Colors in HiRISE images are not natural colors seen with normal human vision. But the colors are important to distinguish ice, frost, dust and rock on the Martian surface. Colors enhance differences in morphologies, brightness variations and topographic shadings.

The Mars Reconnaissance Orbiter's Compact Imaging Spectrometer for Mars, or CRISM, identifies minerals on Mars, and HiRISE colors are useful in extrapolating that information down to the scale of individual rock outcrops. That information is needed for science evaluations in choosing future Mars landing sites. HiRISE data is also used for engineering analysis of candidate landing sites.

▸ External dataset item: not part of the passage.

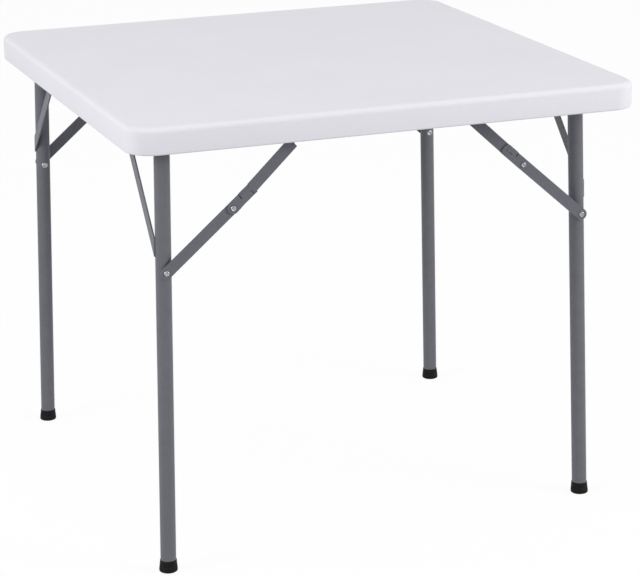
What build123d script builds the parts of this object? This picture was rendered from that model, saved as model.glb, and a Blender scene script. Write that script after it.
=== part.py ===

McEwen, who is involved in selecting the best possible landing site for NASA's Mars Science Laboratory planned for 2009 launch, said recent evidence from both U.S. and European Mars orbiters shows clays that contain iron, magnesium and aluminum are widespread throughout ancient Mars bedrock.

"That's a shocking discovery," McEwen said. "The actual environments and processes that deposited and/or altered these clay minerals is poorly understood. But these places have very quickly become where we have to go with future rovers and sample-return missions."

Scientists theorize that life in our solar system may have formed during or even before the Late Heavy Bombardment of 3.9 billion years ago.

"We know that Mars underwent heavy bombardment and that it was water-ice rich," McEwen said. "Impact-generated hydrothermal systems may have created habitat on Mars similar to Earth's, and the rock record from this time is much better preserved on Mars than it is on Earth."

HiRISE images show that part of Mars' hardened, ancient crust is exposed on the planet's surface as "megabreccia," a conglomeration of large, chaotic rock fragments that formed from energetic events, mostly large impacts on ancient Mars.

Three candidate Mars Science Laboratory sites are very near megabreccia deposits and would be easily accessible to NASA's future megarover, McEwen noted.